The change in Welles begins almost immediately. His priorities seem to shift, thanks in no small part to his brief encounter with the mother of Mary Matthews (the “missing” woman in question in the alleged snuff film). He sees the hurt and wear on Janet Matthews’ face, played gamely by Amy Morton, that it seems to get under Welles’ skin. She shows him a window into the soul of her daughter. After spending time with Janet Matthews, the reality of young Mary as a human being and not just a paycheck for him becomes apparent to Welles. A sense of some semblance of humanity begins to emerge and it becomes about so much more than just the money, just the opportunity to protect the reputation of a wealthy family, and the advancement of his career. A stepping stone, “as an invitation to their dinner parties,” as Heald’s character, the lawyer Longdale, informs him. The Christians’ trusted attorney recognized the craven ambition in Welles from the beginning. He hired him with the approval of Mrs. Christian, certain he would never succeed in his mission.
After leaving Cleveland, Tom arrives in Los Angeles, and the horror of exactly what he is involved in begins to coalesce for him. We see the seediest underbelly of the City of Angels. A place filled with monsters who prey on the weak. He is guided on his journey into the most depraved aspects of the pornography business by Phoenix’s Max California. Welles meets Max working under the table for cash at the first porno shop he visits.
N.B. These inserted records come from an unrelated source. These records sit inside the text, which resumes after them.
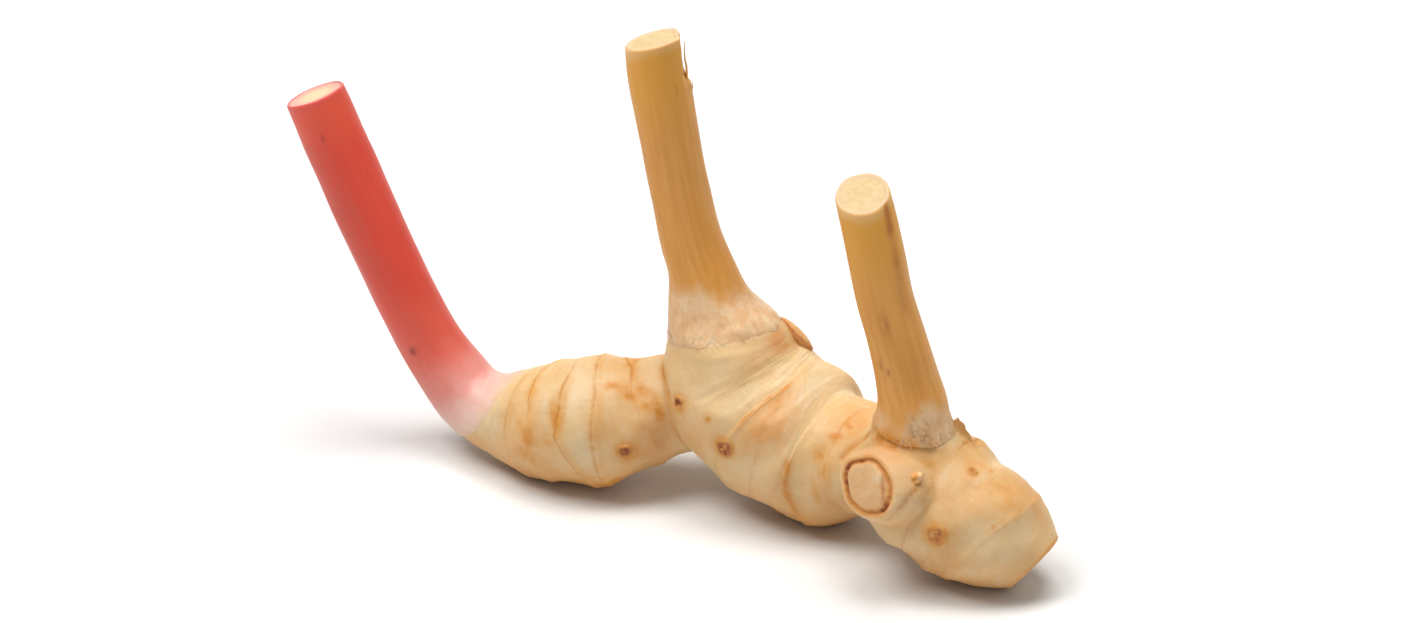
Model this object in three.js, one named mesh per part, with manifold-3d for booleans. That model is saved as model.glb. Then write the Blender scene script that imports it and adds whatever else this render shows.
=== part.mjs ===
// A fresh galangal rhizome with three cut shoots, lying on its three low lobes.
// Millimetres, +Z up. X runs along the rhizome, towards the end that was cut off the clump.

import * as THREE from 'three';
import { mergeVertices } from 'three/addons/utils/BufferGeometryUtils.js';
import Module from 'manifold-3d';

// Axes of the lobes and of the shoots that end them. A station is [x, y, z, radius], and an
// axis runs the way the plant grew, from the buried base of a lobe to the cut top of its shoot.
const LEFT_AXIS = [
  [14.5, 8, 23.6, 9], [7.5, 6.5, 22, 10.3], [2.5, 4.5, 20.8, 11.3], [-3, 2, 19.6, 11.8],
  [-8, -1.5, 18, 12.8], [-15.5, -5, 15.8, 14.6], [-23, -5.5, 14, 14.3], [-32.5, -6.5, 12.3, 12.3],
  [-42, -6, 11.6, 9.5], [-48.5, -5.5, 13, 8.5], [-54, -5, 17.5, 8], [-59, -5, 23.5, 7.5],
  [-64, -5.5, 32, 7.2], [-73.2, -6, 51, 7.2], [-82.6, -6, 71, 7.2], [-88, -6.5, 84, 6.9],
];
const MIDDLE_AXIS = [
  [57, -1.5, 19, 10], [46.8, 2, 18.7, 12.7], [37, 4, 15.7, 16], [28.5, 5, 18.7, 17.5],
  [20.5, 5.5, 21.8, 17.9], [13, 6, 29, 17], [9.5, 6, 38.5, 13.6], [6.5, 6, 46, 9.8], [4.5, 6, 54, 7.6],
  [2, 6, 61, 7], [-1.4, 6, 75, 6.6], [-4.3, 6, 90, 6.7], [-6, 6, 99.6, 6.8], [-7, 6, 109, 6.8],
];
const END_AXIS = [
  [92.5, -3.5, 6.9, 6.6], [87.5, -3, 9.2, 10.3], [82, -4, 12.3, 13], [73.5, -4.5, 15.3, 14.6],
  [66.5, -4.5, 18.8, 14.4], [60, -5, 20, 13.3], [55.5, -5, 20.8, 11], [52, -5, 21.3, 7.7],
  [49.5, -5, 21.6, 3.5],
];
const END_STEM_AXIS = [
  [62, -5, 18, 12.6], [62, -5, 26, 12], [62, -5, 31.6, 10.2], [61.5, -5, 35.5, 8.8], [61.4, -5, 40.7, 7.6],
  [60, -5, 46, 6.9], [58.5, -5.5, 52.6, 6.5], [55, -6, 64.2, 6.2], [52.4, -6.5, 76, 6.2],
  [50.7, -7, 84, 6.1], [48.9, -7, 91, 5.8],
];

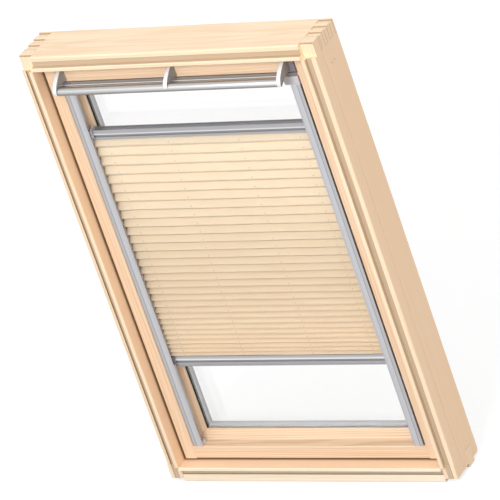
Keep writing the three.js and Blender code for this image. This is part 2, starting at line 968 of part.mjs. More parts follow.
// Rail glides: an end cap on the rail, a neck through the channel's mouth and a head inside it
for (const [rail, bottom, top, tab] of [
  ["top_rail", topRailBottom, topRailTop, glideTab],
  ["bottom_rail", bottomRailBottom, bottomRailTop, 0],
]) {
  const tall = about((bottom + top) / 2, glideHeight);
  const capStart = railHalfLength + jointGap;
  const headEnd = channelOuter - channelWall - slideGap;
  const headY = widened([channelFront, channelBack], -channelWall - slideGap);
  for (const [side, word] of sides) {
    const cap = box(
      span(side, capStart, capStart + glideCap),
      [railFront, railBack],
      [bottom, top + tab],
    );
    const neck = box(span(side, capStart, headEnd - glideHeadLength / 2), [railFront, headY[1]], tall);
    const head = box(span(side, headEnd - glideHeadLength, headEnd), headY, tall);
    darkPlastic(`${rail}_glide_${word}`, join(cap, neck, head));
  }
}

// Pleated cloth
// Every pleat has two panels of the same length. The cloth's weight opens the upper pleats more
// than the lower ones, so down the blind the pitch shrinks and the folds stand out further.
{
  const shares = [];
  for (let k = 0; k < pleatCount; k += 1) {
    const down = k / (pleatCount - 1);
    const closing = down * Math.sqrt(down);
    shares.push(THREE.MathUtils.lerp(widestPitchShare, narrowestPitchShare, closing));
  }
  const total = shares.reduce((sum, share) => sum + share, 0);
  const drop = topRailBottom - bottomRailTop;
  const left = [];
  const right = [];
  function place(y, z, half) {
    left.push([y - half, z]);
    right.push([y + half, z]);
  }
  // Half the cloth's thickness as it lies across a panel, measured level.
  const across = (pitch) => (clothThickness * pleatPanel) / pitch;
  const topBeadZ = topRailBottom + railWall + clothBeadRadius;
  const bottomBeadZ = bottomRailTop - railWall - clothBeadRadius;
  place(clothAt, topBeadZ, clothThickness / 2);
  let level = topRailBottom;
  shares.forEach((share) => {
    const pitch = (share * drop) / total;
    const out = Math.sqrt(pleatPanel ** 2 - (pitch / 2) ** 2) / 2;
    place(clothAt, level, across(pitch));
    place(clothAt + out, level - pitch / 4, across(pitch));
    place(clothAt - out, level - (3 * pitch) / 4, across(pitch));
    level -= pitch;
  });
  place(clothAt, level, clothThickness);
  place(clothAt, bottomBeadZ, clothThickness / 2);

  // A bead at each end keeps the cloth in the rail's slot.
  const beads = [topBeadZ, bottomBeadZ].map((height) =>
    rod("x", clothAt, height, clothBeadRadius, railX),
  );
  add(
    "pleated_cloth",
    join(extrude([...left, ...right.reverse()], "x", ...railX), ...beads),
    0xefdcb9,
    0,
    0.9,
  );
}

export default group;
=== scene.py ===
"""A pine roof window with a pleated blind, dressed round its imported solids.

Metres, in the frame of the solids: X across the window, Y from the room to the outside, Z up.
"""

import math

import bmesh
import bpy
import numpy as np
from mathutils import Matrix, Vector


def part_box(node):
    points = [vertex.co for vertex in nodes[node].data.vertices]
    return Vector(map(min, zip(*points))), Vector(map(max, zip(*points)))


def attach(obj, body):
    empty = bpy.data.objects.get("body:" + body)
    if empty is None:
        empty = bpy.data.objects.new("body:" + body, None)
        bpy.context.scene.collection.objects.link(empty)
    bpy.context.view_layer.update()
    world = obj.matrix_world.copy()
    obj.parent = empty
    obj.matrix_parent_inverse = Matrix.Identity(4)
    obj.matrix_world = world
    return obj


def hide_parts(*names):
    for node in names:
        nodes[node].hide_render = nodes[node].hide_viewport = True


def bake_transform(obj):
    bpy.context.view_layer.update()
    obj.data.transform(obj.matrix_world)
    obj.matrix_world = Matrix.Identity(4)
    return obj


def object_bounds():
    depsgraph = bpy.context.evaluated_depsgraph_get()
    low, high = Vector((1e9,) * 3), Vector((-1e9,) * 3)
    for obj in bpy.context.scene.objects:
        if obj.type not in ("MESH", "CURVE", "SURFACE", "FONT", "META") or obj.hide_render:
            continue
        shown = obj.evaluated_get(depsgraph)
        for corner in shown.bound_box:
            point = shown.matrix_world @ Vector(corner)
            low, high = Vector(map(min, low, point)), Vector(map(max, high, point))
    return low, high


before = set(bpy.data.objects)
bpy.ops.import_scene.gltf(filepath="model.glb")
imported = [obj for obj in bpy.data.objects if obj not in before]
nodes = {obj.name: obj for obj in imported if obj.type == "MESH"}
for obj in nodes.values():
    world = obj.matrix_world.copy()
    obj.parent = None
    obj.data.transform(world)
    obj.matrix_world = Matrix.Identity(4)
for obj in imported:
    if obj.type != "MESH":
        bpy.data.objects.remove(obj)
cad_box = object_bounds()
scene = bpy.context.scene
scene.view_settings.view_transform = "Standard"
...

The pair meet all sorts of low-level players in the industry, all of them promising the sickest, most twisted things you could ever watch. The descent into depravity starts to chip away at the humanity that Janet Matthews instilled in Welles. As Max alluded to upon their initial meeting, “Dance with the devil, the devil don’t change; the devil changes you.” Those changes are subtle, but they do not escape the viewer’s notice. The scene Welles is descending into excites and repulses him with equal measure, but he cannot simply give up. He owes answers to a wealthy widow, as well as to the mother of a missing daughter.
The investigation reaches its conclusion in a deserted warehouse in the seedy underbelly of New York. This is where we find the film’s evil behind the curtain. After finding a low-rent talent scout, played with equal parts menace and glee by Gandolfini, who leads Tom and Max to the real villains of the piece. Dino Velvet, played with scenery chewing brilliance by Peter Stormare, and a vicious and cruel Chris Bauer under his mask as “Machine.” It is only through Welles’ determination to see justice brought to light for Mary Matthews that he can escape the standoff with the film’s villains. After Longdale’s role in the machinations of an outwardly normal, yet morally bankrupt, Mr. Christian are revealed, and after no better explanation as to the why of it than “because he could,” Welles sets out on a quest for vengeance. Long gone are the thoughts of career advancement, and even a life in the aftermath. Tom Welles is no longer simply driven to succeed by a quest for future gains, but his humanity has been restored.
While it did not receive the critical acclaim that its creators were hoping for, the film is not without merit. It does succeed as a character study of a man who tries to buy back his humanity, if not his soul. The cast, especially Nicolas Cage, manage to channel a sense of everyman appeal, coupled with a virulent sickness in the character’s core. It is not something that can be seen with the naked eye, but, by the movie’s end, Cage does a thorough job of making you feel that some things matter more than climbing an imaginary ladder of success.